Antix Labs takes particular interest in Khronos working groups that define specifications for dynamic media APIs, serving as specification editor for the OpenKODE APIs. OpenKODE is an abstraction layer for operating system resources like file systems and networks, with a particular emphasis on media, graphics, and parallel computing acceleration. It provides a standard for a comprehensive media stack specification based on a set of native APIs. Says Digweed of the OpenKODE toolset’s advantages to his project: “It makes high-end media capabilities available in a consistent way, across all platforms that implement it, by accelerating media and graphics processing. One of OpenKODE’s big benefits to the Antix Game Player is that the Khronos Media APIs offer state-of-the-art acceleration for rendering 2D and 3D graphics whether we are running on Linux, Brew, Symbian, Windows Mobile, WIPI, or RTOS-based platforms.” By contributing back to the OpenKODE community, the company is able to influence the evolutionary direction of APIs and components in ways that allow its AGP product to rapidly and gracefully migrate across new platforms and stay in front of device evolution.

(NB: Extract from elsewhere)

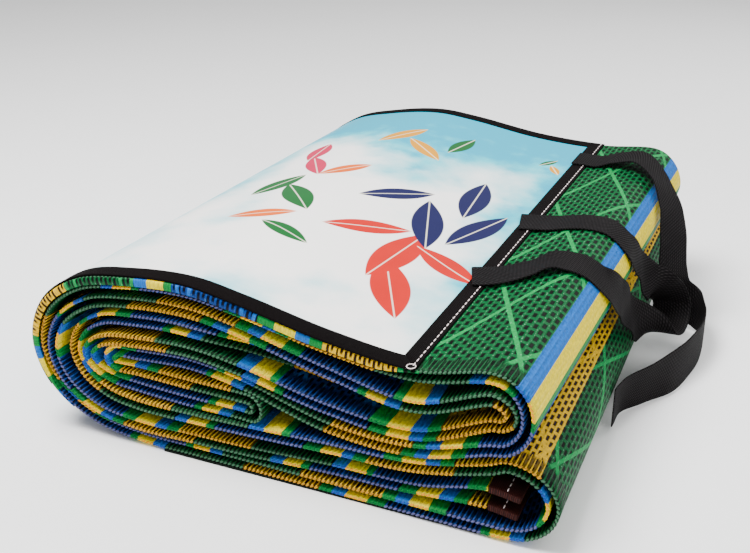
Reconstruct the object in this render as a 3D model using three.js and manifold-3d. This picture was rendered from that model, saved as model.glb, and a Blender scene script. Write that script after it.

The Take-home Lessons of the Antix Move to MeeGo*
When asked to sum up the porting experience, Digweed framed his thoughts in terms of the overall business environment for mobile gaming. “Increasingly, consumers want to move their content across a lot of devices and do it quickly and conveniently. They want to access services like game scoreboards and multiplayer environments from laptops and desktops but also from smart phones, netbooks, and TVs. Open source technologies like MeeGo and OpenKODE support rapid, cost-effective delivery of products that meet consumer demands for features like 3D graphics acceleration, high-quality vector-based fonts, 3D interprocess navigation, and advanced user interfaces. Having key players like Intel and Nokia behind MeeGo is an open source community win for everybody.”